> [Set exercise]:
Give back the lines exactly, from the first one to the line with "return made.outputs[0]", both ends included.

---------- Data block

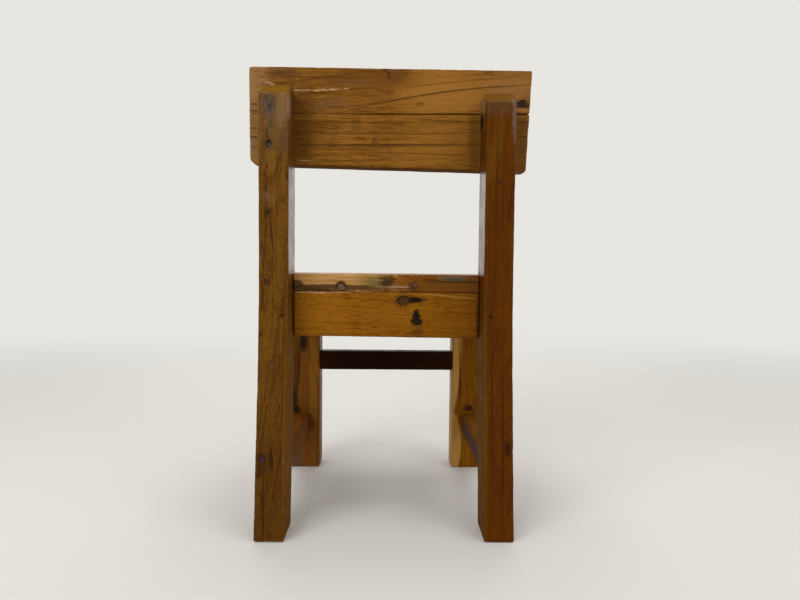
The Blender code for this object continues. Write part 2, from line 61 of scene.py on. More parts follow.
FLOOR_RADIUS = 9.0
FLOOR_TONE = (0.8, 0.78, 0.74, 1.0)
WALL_TONE = (0.8, 0.79, 0.75, 1.0)
FLOOR_ENDS = 0.7
WALL_BEGINS = 2.6
WORLD_LIGHT = 0.4


def feed(tree, socket, value):
    """Gives a socket a value, or links another node's output to it."""
    if isinstance(value, bpy.types.NodeSocket):
        tree.links.new(value, socket)
    else:
        socket.default_value = value


def add_node(tree, kind, sockets=None, **settings):
    """A node with its settings, and its sockets fed by name."""
    made = tree.nodes.new(kind)
    for name, value in settings.items():
        setattr(made, name, value)
    for name, value in (sockets or {}).items():
        feed(tree, made.inputs[name], value)
    return made


def fade(tree, value, start, end, low=0.0, high=1.0):
    """Runs smoothly from low to high while value goes from start to end."""
    names = ("Value", "From Min", "From Max", "To Min", "To Max")
    sockets = dict(zip(names, (value, start, end, low, high)))
    made = add_node(tree, "ShaderNodeMapRange", sockets, interpolation_type="SMOOTHSTEP")
    return made.outputs["Result"]


def vectors(tree, operation, *values):
    """The result of one Vector Math node, a number where the operation gives one."""
    made = add_node(tree, "ShaderNodeVectorMath", operation=operation)
    sockets = made.inputs[:1] + made.inputs[3:4] if operation == "SCALE" else made.inputs
    for socket, value in zip(sockets, values):
        feed(tree, socket, value)
    return made.outputs["Value" if operation in ("LENGTH", "DOT_PRODUCT") else "Vector"]


def arith(tree, operation, *values, clamp=False):
    """The result of one Math node."""
    made = add_node(tree, "ShaderNodeMath", operation=operation, use_clamp=clamp)
    for socket, value in zip(made.inputs, values):
        feed(tree, socket, value)
    return made.outputs[0]


camera_data = bpy.data.cameras.new("camera")
camera_data.lens = LENS
camera_data.sensor_width = SENSOR_WIDTH
camera = bpy.data.objects.new("camera", camera_data)
bpy.context.scene.collection.objects.link(camera)
facing = Euler((math.pi / 2 - CAMERA_DOWN, 0.0, math.pi - CAMERA_TURN)).to_matrix().to_4x4()
rolled = Matrix.Rotation(CAMERA_ROLL, 4, "Z")
camera.matrix_world = Matrix.Translation(CAMERA_PLACE) @ facing @ rolled
bpy.context.scene.camera = camera
bpy.context.scene.view_settings.view_transform = "Standard"

world = bpy.data.worlds.new("soft room light")
world.use_nodes = True
bpy.context.scene.world = world
sky = world.node_tree
room = sky.nodes["Background"]
room.inputs["Color"].default_value = WALL_TONE
rays = add_node(sky, "ShaderNodeLightPath").outputs
seen = rays["Is Camera Ray"]
for kind in ("Is Glossy Ray", "Is Transmission Ray"):
    seen = arith(sky, "ADD", seen, rays[kind], clamp=True)
feed(sky, room.inputs["Strength"], fade(sky, seen, 0.0, 1.0, WORLD_LIGHT, 1.0))

floor_shape = bmesh.new()
bmesh.ops.create_circle(floor_shape, cap_ends=True, segments=96, radius=FLOOR_RADIUS)
floor_mesh = bpy.data.meshes.new("floor")
floor_shape.to_mesh(floor_mesh)
floor_shape.free()
floor = bpy.data.objects.new("floor", floor_mesh)
bpy.context.scene.collection.objects.link(floor)
floor_finish = bpy.data.materials.new("pale floor")
floor_finish.use_nodes = True
floor_tree = floor_finish.node_tree
floor_shader = floor_tree.nodes["Principled BSDF"]
floor_shader.inputs["Base Color"].default_value = FLOOR_TONE
floor_shader.inputs["Roughness"].default_value = 0.7
floor_shader.inputs["Specular IOR Level"].default_value = 0.2
wall_glow = add_node(floor_tree, "ShaderNodeEmission", {"Color": WALL_TONE, "Strength": 1.0})
floor_place = add_node(floor_tree, "ShaderNodeTexCoord").outputs["Object"]
floor_far = vectors(floor_tree, "LENGTH", floor_place)
floor_mix = add_node(floor_tree, "ShaderNodeMixShader")
feed(floor_tree, floor_mix.inputs[0], fade(floor_tree, floor_far, FLOOR_ENDS, WALL_BEGINS))
feed(floor_tree, floor_mix.inputs[1], floor_shader.outputs["BSDF"])
feed(floor_tree, floor_mix.inputs[2], wall_glow.outputs["Emission"])
floor_surface = floor_tree.nodes["Material Output"].inputs["Surface"]
feed(floor_tree, floor_surface, floor_mix.outputs["Shader"])
floor_mesh.materials.append(floor_finish)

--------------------

> [Expected answer]:
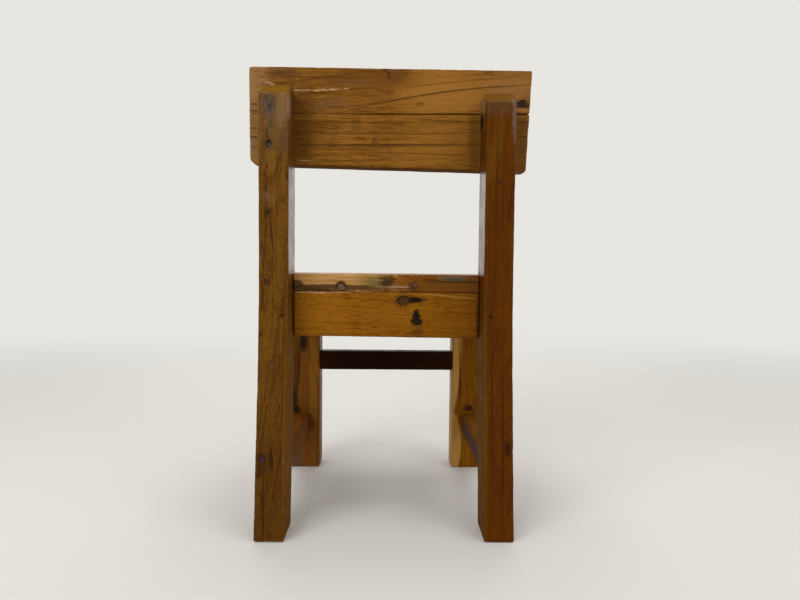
The Blender code for this object continues. Write part 2, from line 61 of scene.py on. More parts follow.
FLOOR_RADIUS = 9.0
FLOOR_TONE = (0.8, 0.78, 0.74, 1.0)
WALL_TONE = (0.8, 0.79, 0.75, 1.0)
FLOOR_ENDS = 0.7
WALL_BEGINS = 2.6
WORLD_LIGHT = 0.4


def feed(tree, socket, value):
    """Gives a socket a value, or links another node's output to it."""
    if isinstance(value, bpy.types.NodeSocket):
        tree.links.new(value, socket)
    else:
        socket.default_value = value


def add_node(tree, kind, sockets=None, **settings):
    """A node with its settings, and its sockets fed by name."""
    made = tree.nodes.new(kind)
    for name, value in settings.items():
        setattr(made, name, value)
    for name, value in (sockets or {}).items():
        feed(tree, made.inputs[name], value)
    return made


def fade(tree, value, start, end, low=0.0, high=1.0):
    """Runs smoothly from low to high while value goes from start to end."""
    names = ("Value", "From Min", "From Max", "To Min", "To Max")
    sockets = dict(zip(names, (value, start, end, low, high)))
    made = add_node(tree, "ShaderNodeMapRange", sockets, interpolation_type="SMOOTHSTEP")
    return made.outputs["Result"]


def vectors(tree, operation, *values):
    """The result of one Vector Math node, a number where the operation gives one."""
    made = add_node(tree, "ShaderNodeVectorMath", operation=operation)
    sockets = made.inputs[:1] + made.inputs[3:4] if operation == "SCALE" else made.inputs
    for socket, value in zip(sockets, values):
        feed(tree, socket, value)
    return made.outputs["Value" if operation in ("LENGTH", "DOT_PRODUCT") else "Vector"]


def arith(tree, operation, *values, clamp=False):
    """The result of one Math node."""
    made = add_node(tree, "ShaderNodeMath", operation=operation, use_clamp=clamp)
    for socket, value in zip(made.inputs, values):
        feed(tree, socket, value)
    return made.outputs[0]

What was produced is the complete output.